━━━━━ INFORMATION PROVIDED ━━━━━

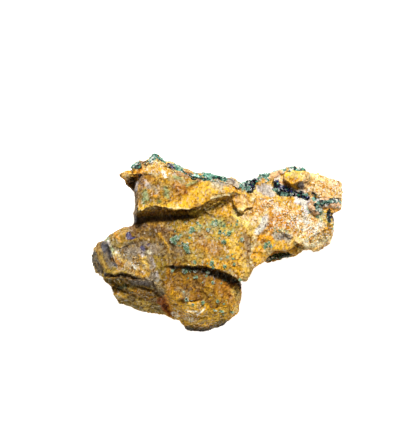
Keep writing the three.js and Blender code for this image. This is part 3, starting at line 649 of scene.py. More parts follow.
    ("navy", [(-35.5, 3.6), (-35.4, 2.2)], 0.9, 1, 0.3, 0.2),
    ("navy", [(-34.4, 1.8), (-33, 2.2)], 0.4, 1, 0.3, 0.2),
    ("navy", [(-30.2, -1.7), (-29.4, -2.6)], 0.8, 0.75, 0.4, 0.2),
    ("navy", [(-27.8, -0.9), (-27.4, -0.5)], 0.6, 0.8, 0.3, 0.2),
    # the left foot
    ("olive", [(-43, -17), (-36, -20), (-26, -24)], 7, 0.95, 1.5, 0.2),
    ("dark_olive", [(-44, -17), (-37, -21), (-30, -25)], 3, 0.5, 2, 1),
    ("tan", [(-41, -19), (-33, -23)], 2, 0.4, 1, 1.2),
    # the haze and moon over the grey band: partly its own grey, partly painted light on its shaded face
    ("haze", [(-33.4, -15.2), (-28, -16)], 1.7, 0.95, 0.8, 0.3),
    ("moon", [(-32.4, -15.6), (-27.6, -16.4)], 1, 0.6, 0.8, 0.7),
    ("grey_stone", [(-25.6, -13.4), (-24.6, -16), (-23, -18.8)], 2, 0.95, 0.8, 0.3),
    ("haze", [(-24.6, -13), (-23.8, -16), (-22.6, -18.8)], 1.7, 0.75, 0.8, 0.4),
    ("lavender", [(-24.2, -11.6), (-24, -13)], 0.7, 0.7, 0.5, 0.4),
    ("cream", [(-24.4, -15.8), (-23.4, -17.8)], 0.9, 0.9, 0.5, 0.6),
    ("white", [(-24, -15.2), (-23.4, -18)], 0.6, 0.9, 0.4, 0.5),
    ("dark_green", [(-39.6, -18), (-37, -17.2)], 0.9, 0.9, 0.5),
    ("brown", [(-31, -19.6), (-25, -21.6)], 2.8, 0.85),
    # painted shadow in the crease above the left foot and on the edge just below it
    ("dark_brown", [(-36.4, -13.6), (-32, -15), (-28, -17.6)], 0.9, 0.35, 0.8, 0.6),
    ("painted_shadow_umber", [(-41, -14), (-36, -14), (-31, -15)], 0.7, 0.7, 0.6, 0.5),
    ("painted_shadow_black", [(-45, -12.8), (-42, -13.4), (-38.6, -12.8), (-33.6, -14)], 0.75, 0.95, 0.5, 0.1),
    ("painted_shadow_umber", [(-34, -14), (-30.8, -14.6), (-27, -14.6)], 0.6, 0.8, 0.6, 0.4),
    ("sand", [(-31.4, -23.4), (-28, -25.6)], 1.8, 0.8, 1, 0.5),
    ("grey_quartz", [(-26, -25.6), (-23.4, -26)], 1.4, 0.9),
    ("bronze", [(-23, -17), (-22, -21), (-20.6, -24)], 2.2, 0.9, 0.8, 0.3),
    ("haze", [(-22.4, -18.6), (-21.8, -21)], 1, 0.6, 0.8, 0.6),
    ("burnt", [(-22.6, -23.2), (-20.6, -25.8), (-18.4, -28.2)], 1.8, 1, 0.8, 0.2),
    ("deep_orange", [(-20.6, -21.6), (-19, -26)], 1.3, 0.7, 0.8, 0.6),
    ("dark_rust", [(-21.8, -24.6), (-19.8, -27.4)], 0.8, 0.6, 0.8, 0.5),
    ("plum", [(-29.2, -25)], 0.4, 0.9),
    # the lower lobe, and the wall that rises behind it
    ("brown", [(-18, -12.6), (-6, -13), (4, -15)], 3.4, 0.5, 2, 0.7),
    ("brown", [(-15, -15), (-4, -19), (0, -25)], 5, 0.6, 1.4, 1.3),
    ("golden", [(-3, -19), (4, -25)], 4, 0.5, 1.4, 1.4),
    ("dark_brown", [(-8, -16), (-4, -20), (1, -20)], 2.6, 0.45, 1.2, 1.2),
    ("brown", [(-13, -11.4), (-6, -12.4), (1, -14.6), (7, -17.4)], 1.7, 0.7, 1, 0.5),
    # painted shadow: the dark band on the wall under the lower ledge
    ("painted_shadow_umber", [(-18, -9.6), (-10, -10.2), (-4, -11)], 0.8, 0.95, 0.5, 0.2),
    ("painted_shadow_umber", [(-9, -10.6), (-2, -11.8), (4, -14.2), (9.4, -17)], 1.6, 1, 0.7, 0.2),
    ("painted_shadow_black", [(-12, -10), (-5, -10.9), (1, -12.6), (6, -15), (9.4, -17)], 1, 1, 0.6, 0.1),
    ("dark_olive", [(4, -12.6), (9.6, -15.4)], 0.6, 0.6, 0.6, 0.4),
    ("haze", [(-15.4, -18.8), (-12.4, -20.6)], 1.6, 0.6, 1, 0.9),
    ("golden", [(-14.4, -25.4), (-8, -25.2), (-4.6, -25.6)], 1.8, 1, 0.8, 0.2),
    ("pale_yellow", [(-13, -25), (-6, -25)], 0.7, 0.6, 0.8, 0.8),
    ("burnt", [(1.4, -17.4), (6, -19), (6.6, -24)], 3, 0.5, 1.4, 0.8),
    ("brown", [(-1, -16.4), (3, -18.4), (4, -22)], 1.6, 0.45, 1.2, 0.9),
    ("golden", [(6.6, -18), (7.8, -22), (5, -25.4)], 1.3, 0.6, 1, 0.8),
    ("sand", [(7, -19), (8, -21.4)], 1.6, 0.95, 0.8, 0.2),
    ("pale_yellow", [(7.6, -19), (8.4, -21)], 0.8, 0.6, 0.8, 0.7),
    ("sand", [(7.6, -25), (7, -27.4)], 1.1, 0.7),
    ("golden", [(-17, -22), (-16, -27), (-9, -30)], 3.2, 0.6, 1.2, 0.7),
    ("mustard", [(-14, -29.6), (-6, -30.6), (3, -29.6)], 3.6, 0.95, 1.2, 0.3),
    ("sand", [(-12, -30.4), (-4, -31)], 1.4, 0.6, 1, 0.9),
    ("white", [(-17.8, -28), (-15.6, -29)], 0.9, 0.8, 0.6, 1.2),
    ("white", [(-13, -29.8), (-9, -31)], 1, 0.6, 0.6, 1.4),
    ("white", [(-12.6, -26.8), (-10.4, -27.4), (-8.4, -27.4)], 0.35, 0.9, 0.3, 0.5),
    ("white", [(-8, -28.6), (-5.2, -26.4)], 0.4, 0.95, 0.3, 0.3),
    # painted shade along the bottom edge, which faces away from the light, over its own dark olive
    ("dark_olive", [(-12, -35), (-4, -35.4), (3, -32)], 2, 0.8, 1, 0.3),
    ("painted_shadow_black", [(-13.4, -33.8), (-11, -35), (-5, -35.6), (0, -34.6), (4, -32)], 0.9, 0.95, 0.6, 0.2),
    # the point at the far left
    ("orange", [(-39, 27.8), (-31, 29)], 1.6, 0.9, 0.6, 0.3),
    ("golden", [(-37, 28.6), (-33, 29.2)], 0.7, 0.7, 0.6, 0.8),
    # painted shadow in the hollow under the thin slab
    ("painted_shadow_umber", [(-38.6, 25.8), (-35, 25), (-33.6, 22)], 1.9, 1, 0.5, 0.1),
    ("painted_shadow_umber", [(-35, 24.4), (-32.8, 24.6)], 1.6, 0.9, 0.5, 0.3),
    ("cream", [(-38, 27.5), (-32.6, 27.5)], 0.5, 0.85, 0.4, 0.4),
    ("plum", [(-32, 27.2), (-31, 27.2)], 0.8, 0.9, 0.5),
    ("lavender", [(-32.2, 24), (-32.4, 21.2)], 0.6, 0.9, 0.4, 0.2),
    ("slate", [(-32.8, 20), (-33.2, 9)], 1.1, 0.8),
]]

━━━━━

WHAT THE TASK ASKS:
Once more, set down the full listing, verbatim.

EXPECTED ANSWER:
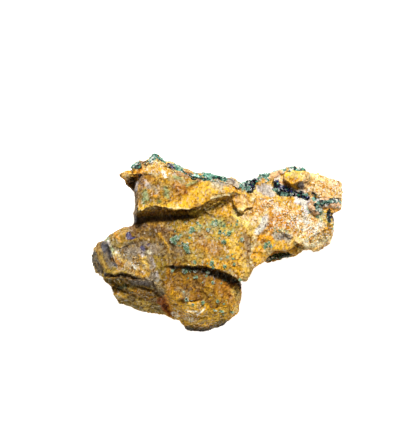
Keep writing the three.js and Blender code for this image. This is part 3, starting at line 649 of scene.py. More parts follow.
    ("navy", [(-35.5, 3.6), (-35.4, 2.2)], 0.9, 1, 0.3, 0.2),
    ("navy", [(-34.4, 1.8), (-33, 2.2)], 0.4, 1, 0.3, 0.2),
    ("navy", [(-30.2, -1.7), (-29.4, -2.6)], 0.8, 0.75, 0.4, 0.2),
    ("navy", [(-27.8, -0.9), (-27.4, -0.5)], 0.6, 0.8, 0.3, 0.2),
    # the left foot
    ("olive", [(-43, -17), (-36, -20), (-26, -24)], 7, 0.95, 1.5, 0.2),
    ("dark_olive", [(-44, -17), (-37, -21), (-30, -25)], 3, 0.5, 2, 1),
    ("tan", [(-41, -19), (-33, -23)], 2, 0.4, 1, 1.2),
    # the haze and moon over the grey band: partly its own grey, partly painted light on its shaded face
    ("haze", [(-33.4, -15.2), (-28, -16)], 1.7, 0.95, 0.8, 0.3),
    ("moon", [(-32.4, -15.6), (-27.6, -16.4)], 1, 0.6, 0.8, 0.7),
    ("grey_stone", [(-25.6, -13.4), (-24.6, -16), (-23, -18.8)], 2, 0.95, 0.8, 0.3),
    ("haze", [(-24.6, -13), (-23.8, -16), (-22.6, -18.8)], 1.7, 0.75, 0.8, 0.4),
    ("lavender", [(-24.2, -11.6), (-24, -13)], 0.7, 0.7, 0.5, 0.4),
    ("cream", [(-24.4, -15.8), (-23.4, -17.8)], 0.9, 0.9, 0.5, 0.6),
    ("white", [(-24, -15.2), (-23.4, -18)], 0.6, 0.9, 0.4, 0.5),
    ("dark_green", [(-39.6, -18), (-37, -17.2)], 0.9, 0.9, 0.5),
    ("brown", [(-31, -19.6), (-25, -21.6)], 2.8, 0.85),
    # painted shadow in the crease above the left foot and on the edge just below it
    ("dark_brown", [(-36.4, -13.6), (-32, -15), (-28, -17.6)], 0.9, 0.35, 0.8, 0.6),
    ("painted_shadow_umber", [(-41, -14), (-36, -14), (-31, -15)], 0.7, 0.7, 0.6, 0.5),
    ("painted_shadow_black", [(-45, -12.8), (-42, -13.4), (-38.6, -12.8), (-33.6, -14)], 0.75, 0.95, 0.5, 0.1),
    ("painted_shadow_umber", [(-34, -14), (-30.8, -14.6), (-27, -14.6)], 0.6, 0.8, 0.6, 0.4),
    ("sand", [(-31.4, -23.4), (-28, -25.6)], 1.8, 0.8, 1, 0.5),
    ("grey_quartz", [(-26, -25.6), (-23.4, -26)], 1.4, 0.9),
    ("bronze", [(-23, -17), (-22, -21), (-20.6, -24)], 2.2, 0.9, 0.8, 0.3),
    ("haze", [(-22.4, -18.6), (-21.8, -21)], 1, 0.6, 0.8, 0.6),
    ("burnt", [(-22.6, -23.2), (-20.6, -25.8), (-18.4, -28.2)], 1.8, 1, 0.8, 0.2),
    ("deep_orange", [(-20.6, -21.6), (-19, -26)], 1.3, 0.7, 0.8, 0.6),
    ("dark_rust", [(-21.8, -24.6), (-19.8, -27.4)], 0.8, 0.6, 0.8, 0.5),
    ("plum", [(-29.2, -25)], 0.4, 0.9),
    # the lower lobe, and the wall that rises behind it
    ("brown", [(-18, -12.6), (-6, -13), (4, -15)], 3.4, 0.5, 2, 0.7),
    ("brown", [(-15, -15), (-4, -19), (0, -25)], 5, 0.6, 1.4, 1.3),
    ("golden", [(-3, -19), (4, -25)], 4, 0.5, 1.4, 1.4),
    ("dark_brown", [(-8, -16), (-4, -20), (1, -20)], 2.6, 0.45, 1.2, 1.2),
    ("brown", [(-13, -11.4), (-6, -12.4), (1, -14.6), (7, -17.4)], 1.7, 0.7, 1, 0.5),
    # painted shadow: the dark band on the wall under the lower ledge
    ("painted_shadow_umber", [(-18, -9.6), (-10, -10.2), (-4, -11)], 0.8, 0.95, 0.5, 0.2),
    ("painted_shadow_umber", [(-9, -10.6), (-2, -11.8), (4, -14.2), (9.4, -17)], 1.6, 1, 0.7, 0.2),
    ("painted_shadow_black", [(-12, -10), (-5, -10.9), (1, -12.6), (6, -15), (9.4, -17)], 1, 1, 0.6, 0.1),
    ("dark_olive", [(4, -12.6), (9.6, -15.4)], 0.6, 0.6, 0.6, 0.4),
    ("haze", [(-15.4, -18.8), (-12.4, -20.6)], 1.6, 0.6, 1, 0.9),
    ("golden", [(-14.4, -25.4), (-8, -25.2), (-4.6, -25.6)], 1.8, 1, 0.8, 0.2),
    ("pale_yellow", [(-13, -25), (-6, -25)], 0.7, 0.6, 0.8, 0.8),
    ("burnt", [(1.4, -17.4), (6, -19), (6.6, -24)], 3, 0.5, 1.4, 0.8),
    ("brown", [(-1, -16.4), (3, -18.4), (4, -22)], 1.6, 0.45, 1.2, 0.9),
    ("golden", [(6.6, -18), (7.8, -22), (5, -25.4)], 1.3, 0.6, 1, 0.8),
    ("sand", [(7, -19), (8, -21.4)], 1.6, 0.95, 0.8, 0.2),
    ("pale_yellow", [(7.6, -19), (8.4, -21)], 0.8, 0.6, 0.8, 0.7),
    ("sand", [(7.6, -25), (7, -27.4)], 1.1, 0.7),
    ("golden", [(-17, -22), (-16, -27), (-9, -30)], 3.2, 0.6, 1.2, 0.7),
    ("mustard", [(-14, -29.6), (-6, -30.6), (3, -29.6)], 3.6, 0.95, 1.2, 0.3),
    ("sand", [(-12, -30.4), (-4, -31)], 1.4, 0.6, 1, 0.9),
    ("white", [(-17.8, -28), (-15.6, -29)], 0.9, 0.8, 0.6, 1.2),
    ("white", [(-13, -29.8), (-9, -31)], 1, 0.6, 0.6, 1.4),
    ("white", [(-12.6, -26.8), (-10.4, -27.4), (-8.4, -27.4)], 0.35, 0.9, 0.3, 0.5),
    ("white", [(-8, -28.6), (-5.2, -26.4)], 0.4, 0.95, 0.3, 0.3),
    # painted shade along the bottom edge, which faces away from the light, over its own dark olive
    ("dark_olive", [(-12, -35), (-4, -35.4), (3, -32)], 2, 0.8, 1, 0.3),
    ("painted_shadow_black", [(-13.4, -33.8), (-11, -35), (-5, -35.6), (0, -34.6), (4, -32)], 0.9, 0.95, 0.6, 0.2),
    # the point at the far left
    ("orange", [(-39, 27.8), (-31, 29)], 1.6, 0.9, 0.6, 0.3),
    ("golden", [(-37, 28.6), (-33, 29.2)], 0.7, 0.7, 0.6, 0.8),
    # painted shadow in the hollow under the thin slab
    ("painted_shadow_umber", [(-38.6, 25.8), (-35, 25), (-33.6, 22)], 1.9, 1, 0.5, 0.1),
    ("painted_shadow_umber", [(-35, 24.4), (-32.8, 24.6)], 1.6, 0.9, 0.5, 0.3),
    ("cream", [(-38, 27.5), (-32.6, 27.5)], 0.5, 0.85, 0.4, 0.4),
    ("plum", [(-32, 27.2), (-31, 27.2)], 0.8, 0.9, 0.5),
    ("lavender", [(-32.2, 24), (-32.4, 21.2)], 0.6, 0.9, 0.4, 0.2),
    ("slate", [(-32.8, 20), (-33.2, 9)], 1.1, 0.8),
]]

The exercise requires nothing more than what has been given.